# Make a part of an ellipse as a BSplineCurve?

GROUPS:
 Juerg Baertsch 1 Vote Hello everybodyI didnt find a possibilty to search the forum (where is it?), so I'm sorry, if this isn't a new question.I want to make a part of an ellipse as a BSplineCurve, so that I can use it with Arrow and FilledCurve.
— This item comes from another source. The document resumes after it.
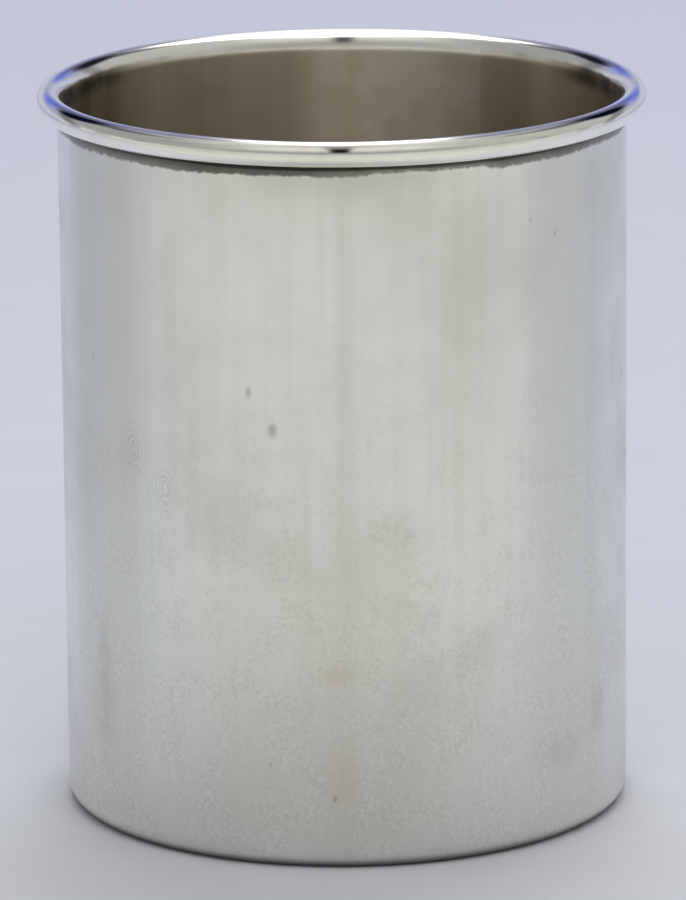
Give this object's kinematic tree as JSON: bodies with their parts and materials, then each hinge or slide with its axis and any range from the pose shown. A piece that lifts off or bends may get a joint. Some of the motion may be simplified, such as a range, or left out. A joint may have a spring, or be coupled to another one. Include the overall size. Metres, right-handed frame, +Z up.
{
  "type": "juice cup",
  "caption": "Small straight-sided silver juice cup with a domed base, turned-up base edge and a rounded wire soldered round the lip.",
  "frame": {"origin": "centre of the base, on the surface that the cup stands on", "axes": "+Z up along the cup's axis; -Y is the side that the picture shows; the soldered seam of the wall is at the back, 59 degrees from +X towards +Y"},
  "size_m": [0.0688, 0.0688, 0.0825],
  "materials": {
    "satin_wall": "sterling silver sheet, worn satin with a light tarnish",
    "satin_base": "sterling silver sheet, satin, with the scratches of use on the standing ring",
    "polished_rim": "sterling silver wire, mirror polished by use",
    "wall_solder": "silver solder filed flush with the sheet",
    "tarnished_solder": "silver solder, dark with tarnish in the corner under the rim"
  },
  "bodies": {
    "root": {"side_wall": "satin_wall", "wall_seam_solder": "wall_solder", "base_pan": "satin_base", "base_joint_solder": "wall_solder", "rim_wire": "polished_rim", "rim_wire_joint_solder": "polished_rim", "rim_solder_line": "tarnished_solder"}
  },
  "joints": []
}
In the help of Mathematica, I found an example where they calculate the control-points for BSplineCurve to interpolate some random points: interpolate[pts_] := Module[ {dist, param, deg, knots, m, ctrlpts, i}, dist = Accumulate[ Table[EuclideanDistance[pts[[i]], pts[[i + 1]]], {i, Length[pts] - 1}]]; param = N[Prepend[dist/Last[dist], 0]]; deg = 3; knots = Join[{0, 0, 0}, Range[0, 1, 1/(Length[pts] - deg)], {1, 1, 1}]; m = Table[ BSplineBasis[{deg, knots}, j - 1, param[[i]]], {i, Length[pts]}, {j, Length[pts]}]; ctrlpts = LinearSolve[m, pts]; Return[ctrlpts]; ]; Now I define a parametric function of circle and some points on it, and this works pretty well: (Yellow=ParametricPlot, Blue=BSplineCurve[points], Red=BSplineCurve[interpolate[points]]) a = {1, 0}; b = {0, 1}; el = (Cos[#]*a + Sin[#]*b) &; t1 = \[Pi]/6; t2 = 11 \[Pi]/6; n = 10; pts = Table[el[t], {t, t1, t2, (t2 - t1)/n}]; But if I do the same for an ellipse, it's not good anymore. a = {0.8, 0.1}; b = {0.2, 0.6}; el = (Cos[#]*a + Sin[#]*b) &; t1 = \[Pi]/6; t2 = 11 \[Pi]/6; n = 10; pts = Table[el[t], {t, t1, t2, (t2 - t1)/n}]; Is there a simple way, to make this better? If I make a BSplineCurve without interpolation, but with much more points, it looks ok, but I'm not really happy with this. Then I saw, there is an old Package "Spline" with a possibilty to interpolate. But its marked as an old package and the result could be better.Thx for any help & kind regards. JotaBeta
 Juerg Baertsch 1 Vote I have found a solution for me that works fine. I calculate the point first for a cricle, interpolate them wit the function of the first post, then I transform them to the ellipse and mak the BSplineCurve: ellipse[o_, a_, b_, \[Alpha]1_, \[Alpha]2_, n_] := Module[ {m, o1, a1, b1, pts}, m = TransformationMatrix[ FindGeometricTransform[{{0, 0}, {1, 0}, {0, 1}}, {o, o + a, o + b}][[2]]]; pts = interpolate[ Table[Cos[t]*{1, 0} + Sin[t]*{0, 1}, {t, \[Alpha]1, \[Alpha]2, (\[Alpha]2 - \[Alpha]1)/n}]]; pts = Append[Transpose[pts], Table[1, Length[pts]]]; pts = Transpose[Inverse[m].pts][[All, 1 ;; -2]]; BSplineCurve[pts] ]; The result looks perfect with only few points:But this works only for ellipses. For now I'm happy with this workaround. But If somebody has a solution to convert any parametric functions in Splines, I'm still very interested in this.